Pero es de los poemas más experimentales, y en general con personajes femeninos, siempre en situaciones hostiles de soledad y abandono, como «Llegada», «Malade», «Dame Seule», donde más se revelan las penetrantes dotes descriptivas de Mansfield, su consumado manejo de la imagen y su notable pericia combinatoria, ejercida con pocos elementos. En poemas como «El pueblo aquel de las colinas» y «Frutillas y el barco a vela», ambos de 1918, estos rasgos se articulan en poemas verdaderamente deliciosos.
Finalmente: no es raro que tanto ella misma como las escasas personas que leyeron sus poemas durante su corta vida tuvieran su poesía en poca estima: frente al poderoso artificio de sus relatos, claramente insertos en una de las corrientes narrativas del siglo XIX (la que encarnan, entre otros, Maupassant y Chéjov), sus poemas parecen notas sueltas, a veces de un sabor demasiado personal, otras veces demasiado dependientes de las formas fijas de la poesía infantil y del post-simbolismo paisajista. En todo caso, nada de experimentación vanguardista a la Pound –que siempre le pareció pomposo– ni del fuerte y grave tono moderno de Eliot, que iba a transformarse en el tono mismo de la modernidad poética.

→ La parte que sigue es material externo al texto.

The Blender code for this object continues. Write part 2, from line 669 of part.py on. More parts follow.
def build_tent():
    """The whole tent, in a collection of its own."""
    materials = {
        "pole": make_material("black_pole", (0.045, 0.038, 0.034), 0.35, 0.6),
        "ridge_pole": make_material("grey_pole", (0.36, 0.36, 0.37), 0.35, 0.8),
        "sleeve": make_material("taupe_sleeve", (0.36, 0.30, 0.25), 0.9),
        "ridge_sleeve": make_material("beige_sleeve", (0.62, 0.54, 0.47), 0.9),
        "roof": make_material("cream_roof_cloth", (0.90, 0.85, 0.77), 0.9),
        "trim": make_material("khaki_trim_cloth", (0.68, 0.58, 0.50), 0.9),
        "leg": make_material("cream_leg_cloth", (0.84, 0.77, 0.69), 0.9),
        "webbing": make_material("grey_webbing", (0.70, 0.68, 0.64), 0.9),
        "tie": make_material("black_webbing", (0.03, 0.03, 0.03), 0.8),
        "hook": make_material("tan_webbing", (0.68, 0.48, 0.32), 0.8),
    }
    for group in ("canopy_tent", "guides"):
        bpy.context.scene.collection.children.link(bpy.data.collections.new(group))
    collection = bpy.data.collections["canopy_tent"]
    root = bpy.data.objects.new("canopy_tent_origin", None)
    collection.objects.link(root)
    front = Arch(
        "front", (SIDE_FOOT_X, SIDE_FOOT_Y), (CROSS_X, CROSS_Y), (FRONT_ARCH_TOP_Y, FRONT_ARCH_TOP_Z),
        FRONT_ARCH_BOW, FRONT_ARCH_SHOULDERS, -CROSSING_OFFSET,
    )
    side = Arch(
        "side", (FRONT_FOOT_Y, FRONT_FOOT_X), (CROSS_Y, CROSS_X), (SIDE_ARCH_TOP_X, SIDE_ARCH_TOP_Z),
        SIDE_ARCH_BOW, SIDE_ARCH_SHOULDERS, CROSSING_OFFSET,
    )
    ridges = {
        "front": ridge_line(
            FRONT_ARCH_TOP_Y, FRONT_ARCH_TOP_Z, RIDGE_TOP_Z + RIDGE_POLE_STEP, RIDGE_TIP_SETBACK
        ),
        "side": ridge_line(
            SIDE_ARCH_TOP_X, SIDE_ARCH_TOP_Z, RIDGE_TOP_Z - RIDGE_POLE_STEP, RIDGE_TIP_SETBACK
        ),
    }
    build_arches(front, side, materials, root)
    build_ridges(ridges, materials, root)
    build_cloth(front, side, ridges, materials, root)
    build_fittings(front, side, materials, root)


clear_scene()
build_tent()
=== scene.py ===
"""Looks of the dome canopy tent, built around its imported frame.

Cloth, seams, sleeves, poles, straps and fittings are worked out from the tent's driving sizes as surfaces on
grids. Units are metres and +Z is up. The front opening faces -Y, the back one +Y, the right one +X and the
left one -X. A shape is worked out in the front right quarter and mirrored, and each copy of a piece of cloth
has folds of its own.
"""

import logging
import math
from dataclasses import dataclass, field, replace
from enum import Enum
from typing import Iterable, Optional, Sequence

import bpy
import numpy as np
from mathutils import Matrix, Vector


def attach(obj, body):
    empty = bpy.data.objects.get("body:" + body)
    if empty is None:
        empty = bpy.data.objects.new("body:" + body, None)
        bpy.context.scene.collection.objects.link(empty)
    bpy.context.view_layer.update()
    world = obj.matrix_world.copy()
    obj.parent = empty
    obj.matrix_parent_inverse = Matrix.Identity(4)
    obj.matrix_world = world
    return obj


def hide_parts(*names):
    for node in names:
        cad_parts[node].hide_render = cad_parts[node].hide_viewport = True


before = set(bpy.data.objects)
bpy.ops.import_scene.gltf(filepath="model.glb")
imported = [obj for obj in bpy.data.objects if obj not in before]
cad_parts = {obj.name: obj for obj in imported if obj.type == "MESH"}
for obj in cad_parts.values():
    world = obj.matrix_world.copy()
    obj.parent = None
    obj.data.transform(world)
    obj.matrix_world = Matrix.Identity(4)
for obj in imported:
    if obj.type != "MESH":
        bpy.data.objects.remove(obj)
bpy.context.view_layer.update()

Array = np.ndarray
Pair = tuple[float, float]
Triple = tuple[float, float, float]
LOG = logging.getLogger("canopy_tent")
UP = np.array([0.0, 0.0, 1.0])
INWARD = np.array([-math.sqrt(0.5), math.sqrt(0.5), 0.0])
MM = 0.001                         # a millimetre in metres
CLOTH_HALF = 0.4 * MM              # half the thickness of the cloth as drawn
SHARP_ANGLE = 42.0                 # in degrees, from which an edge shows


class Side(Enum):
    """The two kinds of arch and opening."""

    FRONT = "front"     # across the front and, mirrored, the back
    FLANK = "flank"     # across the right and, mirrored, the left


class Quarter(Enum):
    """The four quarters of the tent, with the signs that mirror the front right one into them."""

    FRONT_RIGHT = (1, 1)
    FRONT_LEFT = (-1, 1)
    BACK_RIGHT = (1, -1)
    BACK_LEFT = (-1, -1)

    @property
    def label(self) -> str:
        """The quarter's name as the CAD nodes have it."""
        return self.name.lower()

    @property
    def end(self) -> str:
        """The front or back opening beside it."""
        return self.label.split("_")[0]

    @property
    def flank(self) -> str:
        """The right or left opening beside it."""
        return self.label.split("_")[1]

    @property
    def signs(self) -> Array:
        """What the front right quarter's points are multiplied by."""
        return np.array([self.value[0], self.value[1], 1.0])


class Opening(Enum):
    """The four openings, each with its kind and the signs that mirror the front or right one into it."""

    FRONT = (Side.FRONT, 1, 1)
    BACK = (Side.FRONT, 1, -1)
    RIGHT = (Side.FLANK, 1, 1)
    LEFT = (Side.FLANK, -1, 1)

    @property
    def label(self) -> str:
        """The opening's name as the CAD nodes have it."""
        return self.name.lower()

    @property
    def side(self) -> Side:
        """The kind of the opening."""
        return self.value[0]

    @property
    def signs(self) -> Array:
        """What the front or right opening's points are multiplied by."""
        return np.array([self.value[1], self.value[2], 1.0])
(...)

Ante estos ejemplos, la poesía de Mansfield es efectivamente un cuerpo deshilachado, doblemente marginal –como ella misma, que nunca fue una inglesa en Inglaterra y sin embargo vivió casi toda su vida exiliada del paisaje natal, que quedaría reverberando como un lugar de dicha y sol en el neblinosos mundo europeo–. Pero –y aquí acomodamos la frase para que el «pero» no sea esta vez «el verdugo de todo lo que amamos», sino el introductor de una nueva perspectiva– pero las cosas podrían ser vistas de otra manera, también más artística, sus Diarios, la otra gran obra en prosa con la que estos poemas se emparentan, obra en la cual algunos de ellos fueron subsumidos bajo la forma de notas en prosa, ya que Middleton Murry nunca pudo terminar de leerlos como poemas. Hoy podemos, quizás, admitir con menos prejuicio tanto su verso libre como el uso de las formas más fijas, admirar, justamente, ese carácter marginal, esa falta de exclusiva deliberación y pretensiones en que florecen pese a todo extraordinarios cambios de tono, inesperada intensidad, poderoso romanticismo, humor negro, finísima ironía respecto de ella misma y su mundo. Desde una lectura menos rígida, menos pendiente, 80 años después, de los combates para fijar un canon moderno, nuestra idea del arte poético podría ampliarse hasta captar la punzante originalidad de esta otra «modernidad»; hasta abarcar también esas notas marginales –y enriquecerse con ello–: esta edición es, de hecho, una apuesta en ese sentido.